__The problem__: How many lines in this data contain the string "that"? Reply with the number only.

__Data excerpt__:
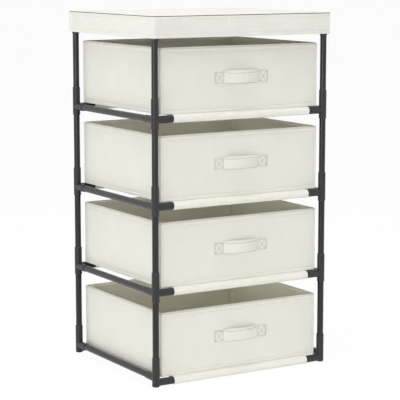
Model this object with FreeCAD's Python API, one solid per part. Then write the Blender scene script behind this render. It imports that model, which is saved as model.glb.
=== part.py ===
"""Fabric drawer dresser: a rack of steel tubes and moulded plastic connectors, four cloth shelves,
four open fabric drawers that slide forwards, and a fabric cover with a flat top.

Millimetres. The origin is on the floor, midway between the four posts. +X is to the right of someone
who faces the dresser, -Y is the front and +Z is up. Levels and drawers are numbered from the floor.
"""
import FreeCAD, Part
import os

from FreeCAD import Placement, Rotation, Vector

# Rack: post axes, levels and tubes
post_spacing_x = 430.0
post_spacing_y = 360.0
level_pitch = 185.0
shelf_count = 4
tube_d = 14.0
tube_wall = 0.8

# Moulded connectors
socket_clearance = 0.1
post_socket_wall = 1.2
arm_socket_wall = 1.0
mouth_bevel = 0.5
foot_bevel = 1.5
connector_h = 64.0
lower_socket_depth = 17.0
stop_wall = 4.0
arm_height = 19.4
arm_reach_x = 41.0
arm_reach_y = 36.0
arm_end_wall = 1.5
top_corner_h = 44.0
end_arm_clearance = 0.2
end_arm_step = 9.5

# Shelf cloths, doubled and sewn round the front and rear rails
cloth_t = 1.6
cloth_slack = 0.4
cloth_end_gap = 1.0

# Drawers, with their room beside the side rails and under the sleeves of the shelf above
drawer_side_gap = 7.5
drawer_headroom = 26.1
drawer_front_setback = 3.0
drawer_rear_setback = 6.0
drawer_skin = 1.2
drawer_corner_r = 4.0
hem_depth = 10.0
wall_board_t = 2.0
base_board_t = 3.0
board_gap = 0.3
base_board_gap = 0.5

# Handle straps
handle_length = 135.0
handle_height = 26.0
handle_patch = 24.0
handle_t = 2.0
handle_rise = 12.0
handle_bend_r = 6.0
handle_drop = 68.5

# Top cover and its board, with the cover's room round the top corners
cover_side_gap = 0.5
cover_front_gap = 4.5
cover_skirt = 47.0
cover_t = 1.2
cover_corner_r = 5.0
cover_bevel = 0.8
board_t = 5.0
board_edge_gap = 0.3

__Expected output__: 2